Leitsatz
Diese Entscheidung enthält keinen zur Veröffentlichung bestimmten Leitsatz.
Gesetze: BRAO § 226 Abs. 2; BRAO § 20 Abs. 1 Nr. 4; BRAO § 25; BVerfGG § 93 d Abs. 1 Satz 3; GG Art. 103 Abs. 1; GG Art. 3 Abs. 1; GG Art. 12 Abs. 1;
Gründe
Mit seiner Verfassungsbeschwerde wendet sich ein Rechtsanwalt mittelbar gegen § 226 Abs. 2 der Bundesrechtsanwaltsordnung (BRAO), wonach für die Zulassung zum Oberlandesgericht bzw. Kammergericht eine fünfjährige Zulassung bei einem Gericht des ersten Rechtszuges erforderlich ist.
I.
1. Der Beschwerdeführer wurde am als Rechtsanwalt beim Landgericht zugelassen.

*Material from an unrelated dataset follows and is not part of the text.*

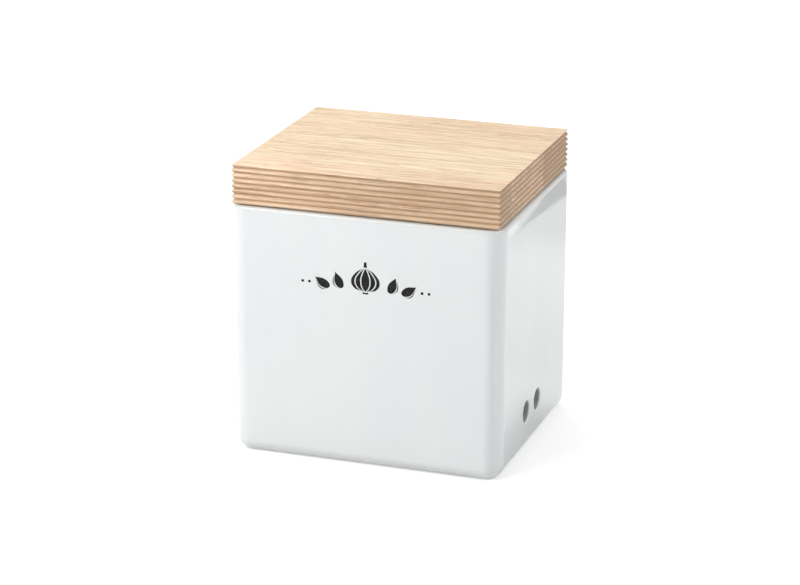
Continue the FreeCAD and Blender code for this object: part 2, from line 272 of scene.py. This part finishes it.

Er war im Jahr 1997 amtlich bestellter Vertreter einer Rechtsanwältin, wobei er auch häufig beim Kammergericht auftrat. Sein im November 1997 gestellter Antrag auf gleichzeitige Zulassung beim Kammergericht wurde von der Präsidentin des Kammergerichts zurückgewiesen. § 226 Abs. 2 BRAO eröffne anders als § 20 Abs. 1 Nr. 4 BRAO keinen Ermessensspielraum. Der Antrag auf gerichtliche Entscheidung blieb ohne Erfolg. Die sofortige Beschwerde wies der Bundesgerichtshof zurück. Die Bestimmung des § 20 Abs. 1 Nr. 4 BRAO gelte nur in Ländern, in denen die Zulassung beim Oberlandesgericht gemäß § 25 BRAO zwangsläufig den Verlust der Zulassung beim Amts- und Landgericht nach sich ziehe. Dort seien Rechtsanwälte möglicherweise zu einer Aufgabe der Zulassung bei den erstinstanzlichen Gerichten wegen der für sie damit verbundenen wirtschaftlichen Nachteile nicht bereit, so dass das Oberlandesgericht unter Umständen auf Bewerber zurückgreifen müsse, die noch nicht fünf Jahre lang als Rechtsanwalt tätig seien. In den Bundesländern mit Simultanzulassung bestehe für eine entsprechende Regelung kein Bedürfnis, weil die Rechtsanwälte dort ihre bisherige Zulassung bei Amts- und Landgericht behielten. Die Regelung des § 226 Abs. 2 BRAO sei verfassungsrechtlich nicht zu beanstanden. Der sachlich vertretbare Sinn der Bestimmung liege darin, dass beim Oberlandesgericht nur Anwälte auftreten sollten, die regelmäßig schon über eine mehrjährige Berufserfahrung verfügten. Die Fünf-Jahres-Frist sei grundsätzlich geeignet, den mit der gesetzlichen Regelung verfolgten Zweck zu erfüllen. Allerdings lasse sich nicht ausschließen, dass auch ein Anwalt nach fünfjähriger Berufstätigkeit die Zulassung beim Oberlandesgericht erhalte, obwohl er bisher selten oder nie Prozessparteien bei den erstinstanzlichen Zivilgerichten vertreten habe. Dies hindere den Gesetzgeber jedoch nicht, die hier gewählte generelle Regelung zu treffen, weil sie bei einer Abwägung zwischen dem mit ihr verfolgten Zweck und den dadurch für den einzelnen Anwalt entstehenden Belastungen vertretbar erscheine.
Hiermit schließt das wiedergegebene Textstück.